Y a-t-il une touche unique qui identifie votre style ?
Mon travail des volumes architecturaux est, je crois, caractéristique de mes réalisations. C’est de lui dont découle l’ensemble du projet. Que ce soit la lumière naturelle ou artificielle, les choix des matières et couleurs, tout prend sa source dans cette réflexion. C’est une façon d’envisager l’ergonomie du lieu, une forme plus globale sans jamais se déconnecter du confort, du plaisir de se mouvoir dans l’espace.
Est-ce que vivre en Corse influence votre créativité ?
La Corse est un lieu d’inspiration, car c’est un territoire qui a du caractère, il est riche d’identité, d’authenticité.
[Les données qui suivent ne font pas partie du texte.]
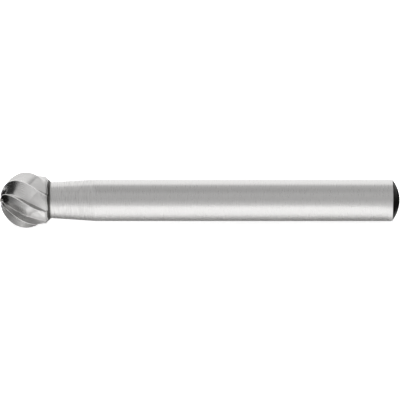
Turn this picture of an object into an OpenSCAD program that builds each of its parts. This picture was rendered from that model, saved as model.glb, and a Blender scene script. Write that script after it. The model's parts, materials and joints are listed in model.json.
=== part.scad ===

Les matériaux avec lesquels je peux travailler, comme la pierre naturelle, le bois, illustrent ces valeurs. La clientèle corse est d’ailleurs très sensible à ces matières. Les Corses sont ouverts sur le monde, ils aiment souvent mélanger les objets de famille à une veine très contemporaine. La modernité des espaces sans nier la tradition est sans aucun doute le trait principal que je retrouve dans les désirs de mes clients. Un intérieur réussi est celui qui est lié à la personnalité, au vécu, et non pas à une page de magazine.
Quelle est votre plus grande joie quand vous terminez un projet ?
L’étincelle présente dans le regard du client !
Comment voyez-vous la suite de votre carrière ?
Sans prétention aucune, je crois que je me suis fait un nom dans ce milieu, j’ai inscrit ma signature. Il y a longtemps, quand j’étais encore étudiante, j’ai gagné un prix, pour la création d’une chaise, j’ai souvent pensé faire éditer ce modèle, mais trop de contraintes ont freiné mon enthousiasme. Aujourd’hui, je serais prête à reprendre ce type de projet, il n’est peut-être pas trop tard… Vous voyez, j’ai toujours une part de rêve dans ma tête ! Je suis toujours aussi émerveillée par la concrétisation créative d’une idée.